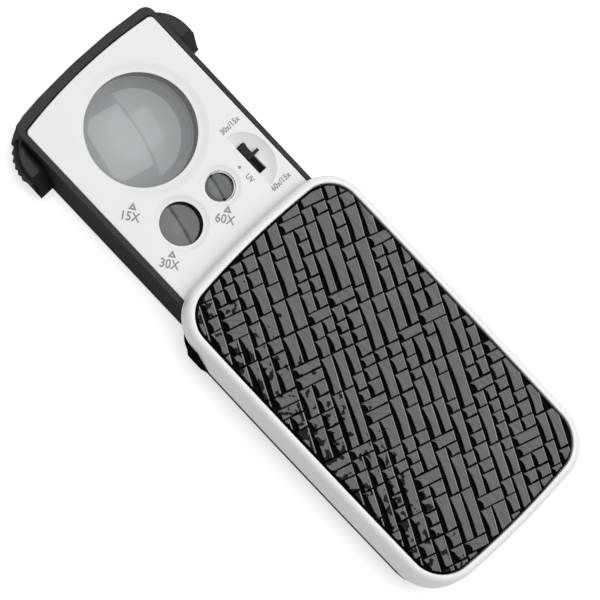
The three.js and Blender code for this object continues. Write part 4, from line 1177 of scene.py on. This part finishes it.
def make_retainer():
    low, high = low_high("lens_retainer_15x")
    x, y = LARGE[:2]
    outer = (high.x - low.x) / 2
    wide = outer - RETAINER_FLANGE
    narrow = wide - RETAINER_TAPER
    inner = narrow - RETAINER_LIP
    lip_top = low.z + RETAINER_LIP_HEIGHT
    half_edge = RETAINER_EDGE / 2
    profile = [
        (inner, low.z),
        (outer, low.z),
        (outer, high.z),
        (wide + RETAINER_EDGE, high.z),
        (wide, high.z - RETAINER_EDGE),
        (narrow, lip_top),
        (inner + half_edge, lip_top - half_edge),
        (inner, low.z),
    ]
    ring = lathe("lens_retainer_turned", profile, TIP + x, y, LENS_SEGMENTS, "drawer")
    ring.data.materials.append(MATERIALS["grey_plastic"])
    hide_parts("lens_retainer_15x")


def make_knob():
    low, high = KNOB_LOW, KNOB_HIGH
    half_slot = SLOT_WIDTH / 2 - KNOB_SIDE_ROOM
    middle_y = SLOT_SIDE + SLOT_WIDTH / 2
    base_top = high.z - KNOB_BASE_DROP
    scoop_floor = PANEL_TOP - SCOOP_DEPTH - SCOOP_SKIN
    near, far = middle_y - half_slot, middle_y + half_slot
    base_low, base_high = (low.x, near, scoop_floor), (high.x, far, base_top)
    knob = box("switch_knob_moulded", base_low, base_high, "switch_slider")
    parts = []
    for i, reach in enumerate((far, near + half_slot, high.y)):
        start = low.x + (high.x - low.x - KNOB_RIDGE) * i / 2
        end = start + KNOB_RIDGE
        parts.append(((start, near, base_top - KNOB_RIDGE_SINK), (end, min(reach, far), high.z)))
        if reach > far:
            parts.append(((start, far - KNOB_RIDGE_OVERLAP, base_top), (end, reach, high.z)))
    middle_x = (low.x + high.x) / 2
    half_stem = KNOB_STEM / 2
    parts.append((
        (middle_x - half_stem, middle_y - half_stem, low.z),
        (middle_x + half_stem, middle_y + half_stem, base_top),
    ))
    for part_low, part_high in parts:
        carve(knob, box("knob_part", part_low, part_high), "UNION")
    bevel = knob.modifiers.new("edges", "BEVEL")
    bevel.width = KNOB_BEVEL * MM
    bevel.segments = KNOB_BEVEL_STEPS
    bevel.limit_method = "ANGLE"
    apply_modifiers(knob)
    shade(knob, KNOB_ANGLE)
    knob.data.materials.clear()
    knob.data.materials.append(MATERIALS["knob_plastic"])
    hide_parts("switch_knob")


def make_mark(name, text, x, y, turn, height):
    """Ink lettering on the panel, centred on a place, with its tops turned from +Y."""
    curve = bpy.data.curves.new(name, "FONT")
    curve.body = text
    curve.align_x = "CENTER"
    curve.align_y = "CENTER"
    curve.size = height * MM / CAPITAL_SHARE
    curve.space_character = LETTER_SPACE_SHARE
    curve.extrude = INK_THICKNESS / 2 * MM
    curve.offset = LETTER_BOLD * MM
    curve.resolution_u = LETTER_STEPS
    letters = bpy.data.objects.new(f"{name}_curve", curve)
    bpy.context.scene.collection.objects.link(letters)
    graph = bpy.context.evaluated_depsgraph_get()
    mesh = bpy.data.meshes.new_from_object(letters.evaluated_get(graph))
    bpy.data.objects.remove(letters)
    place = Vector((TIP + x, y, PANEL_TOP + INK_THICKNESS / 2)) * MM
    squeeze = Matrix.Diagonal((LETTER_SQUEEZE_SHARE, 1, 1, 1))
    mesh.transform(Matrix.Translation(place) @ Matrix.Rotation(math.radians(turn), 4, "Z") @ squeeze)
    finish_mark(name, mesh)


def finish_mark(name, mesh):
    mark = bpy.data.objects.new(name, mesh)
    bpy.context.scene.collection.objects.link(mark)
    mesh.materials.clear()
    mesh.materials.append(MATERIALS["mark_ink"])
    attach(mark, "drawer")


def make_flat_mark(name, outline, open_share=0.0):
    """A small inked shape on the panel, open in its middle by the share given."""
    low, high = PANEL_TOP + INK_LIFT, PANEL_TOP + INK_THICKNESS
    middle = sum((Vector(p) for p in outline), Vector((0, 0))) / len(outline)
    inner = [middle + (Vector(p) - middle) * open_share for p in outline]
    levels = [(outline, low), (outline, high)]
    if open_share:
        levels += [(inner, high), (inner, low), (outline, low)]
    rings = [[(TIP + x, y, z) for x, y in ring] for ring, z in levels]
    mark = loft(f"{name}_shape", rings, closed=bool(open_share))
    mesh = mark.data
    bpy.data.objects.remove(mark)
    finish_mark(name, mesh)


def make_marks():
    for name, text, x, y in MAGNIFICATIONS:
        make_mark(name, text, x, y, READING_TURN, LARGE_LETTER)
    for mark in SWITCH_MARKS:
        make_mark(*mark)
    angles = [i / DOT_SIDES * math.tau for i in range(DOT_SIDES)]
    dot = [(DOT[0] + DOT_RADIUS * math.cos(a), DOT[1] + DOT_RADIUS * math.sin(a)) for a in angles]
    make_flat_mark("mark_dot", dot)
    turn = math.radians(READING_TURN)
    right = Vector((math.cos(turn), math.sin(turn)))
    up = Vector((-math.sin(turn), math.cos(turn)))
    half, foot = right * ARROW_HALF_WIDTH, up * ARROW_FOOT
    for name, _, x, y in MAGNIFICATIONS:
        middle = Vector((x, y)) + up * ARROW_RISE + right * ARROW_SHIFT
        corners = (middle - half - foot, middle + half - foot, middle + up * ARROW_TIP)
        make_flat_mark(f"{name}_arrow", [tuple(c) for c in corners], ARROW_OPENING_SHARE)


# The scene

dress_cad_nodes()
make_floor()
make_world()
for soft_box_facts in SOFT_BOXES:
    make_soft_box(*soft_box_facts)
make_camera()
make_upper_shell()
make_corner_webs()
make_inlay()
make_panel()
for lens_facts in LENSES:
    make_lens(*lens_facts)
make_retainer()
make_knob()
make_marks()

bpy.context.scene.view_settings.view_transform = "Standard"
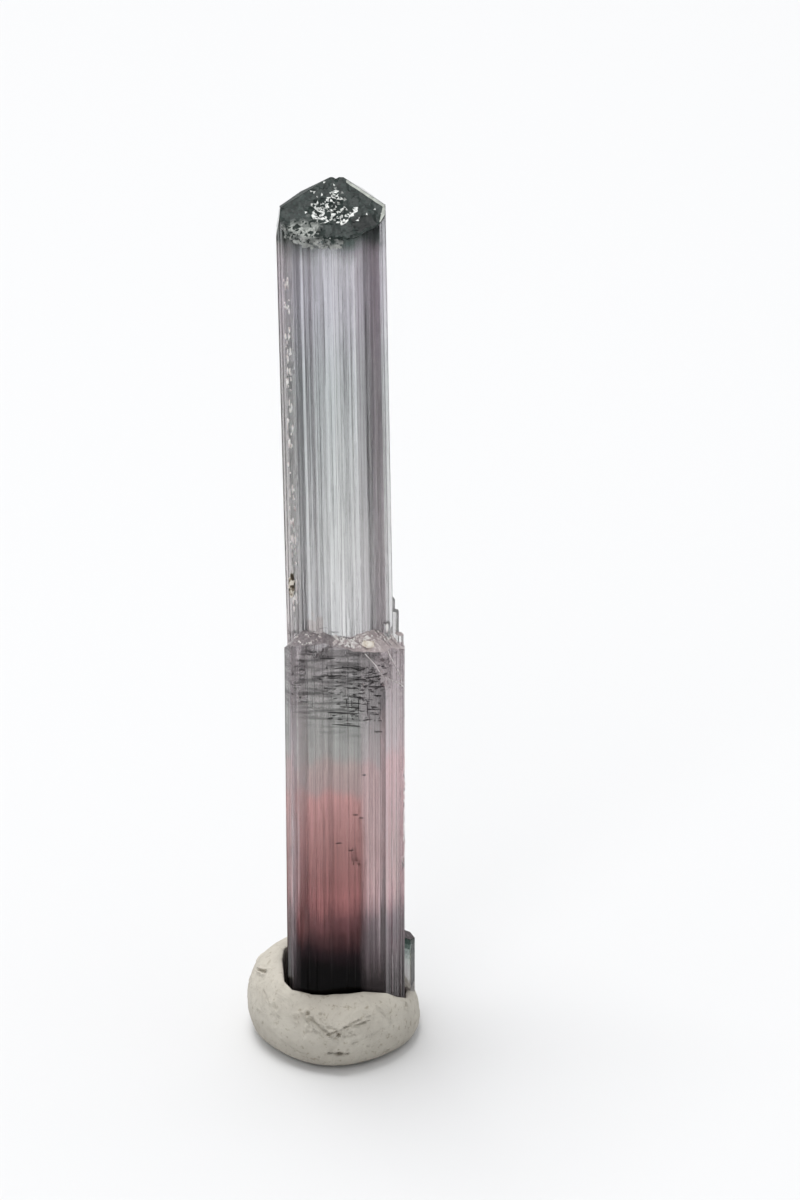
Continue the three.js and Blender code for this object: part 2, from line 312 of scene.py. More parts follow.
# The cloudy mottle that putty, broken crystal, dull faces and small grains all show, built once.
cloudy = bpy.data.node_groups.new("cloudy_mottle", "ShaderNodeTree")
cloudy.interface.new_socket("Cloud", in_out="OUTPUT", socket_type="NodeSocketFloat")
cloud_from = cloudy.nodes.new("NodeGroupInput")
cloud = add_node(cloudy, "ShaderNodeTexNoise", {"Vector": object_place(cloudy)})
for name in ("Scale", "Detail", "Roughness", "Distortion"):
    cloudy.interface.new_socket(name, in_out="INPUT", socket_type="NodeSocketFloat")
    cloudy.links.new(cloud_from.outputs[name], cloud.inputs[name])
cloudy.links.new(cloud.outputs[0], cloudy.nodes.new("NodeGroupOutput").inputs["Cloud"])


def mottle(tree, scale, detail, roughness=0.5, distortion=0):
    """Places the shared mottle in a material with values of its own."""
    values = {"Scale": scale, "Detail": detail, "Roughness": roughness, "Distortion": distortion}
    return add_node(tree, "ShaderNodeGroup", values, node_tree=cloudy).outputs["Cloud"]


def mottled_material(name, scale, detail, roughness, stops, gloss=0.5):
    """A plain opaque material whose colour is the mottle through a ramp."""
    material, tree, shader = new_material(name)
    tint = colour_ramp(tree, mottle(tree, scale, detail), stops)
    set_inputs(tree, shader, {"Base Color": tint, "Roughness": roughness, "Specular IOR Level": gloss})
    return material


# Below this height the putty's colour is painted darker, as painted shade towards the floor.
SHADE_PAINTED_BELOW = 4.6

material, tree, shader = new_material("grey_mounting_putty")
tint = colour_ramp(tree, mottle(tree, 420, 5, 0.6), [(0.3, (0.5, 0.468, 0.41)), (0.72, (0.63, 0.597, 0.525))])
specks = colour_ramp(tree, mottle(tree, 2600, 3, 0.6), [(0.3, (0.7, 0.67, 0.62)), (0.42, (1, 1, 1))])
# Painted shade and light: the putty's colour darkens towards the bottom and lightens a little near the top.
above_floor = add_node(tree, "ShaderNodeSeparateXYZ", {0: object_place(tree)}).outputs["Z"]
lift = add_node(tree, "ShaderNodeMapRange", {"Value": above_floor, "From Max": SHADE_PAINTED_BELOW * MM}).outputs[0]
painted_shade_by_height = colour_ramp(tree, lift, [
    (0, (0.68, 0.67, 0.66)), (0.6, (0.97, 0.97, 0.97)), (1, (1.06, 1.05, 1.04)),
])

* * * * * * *

● To be done
From the entries above, copy every line that holds the word "three".

● Written response
The three.js and Blender code for this object continues. Write part 4, from line 1177 of scene.py on. This part finishes it.
Continue the three.js and Blender code for this object: part 2, from line 312 of scene.py. More parts follow.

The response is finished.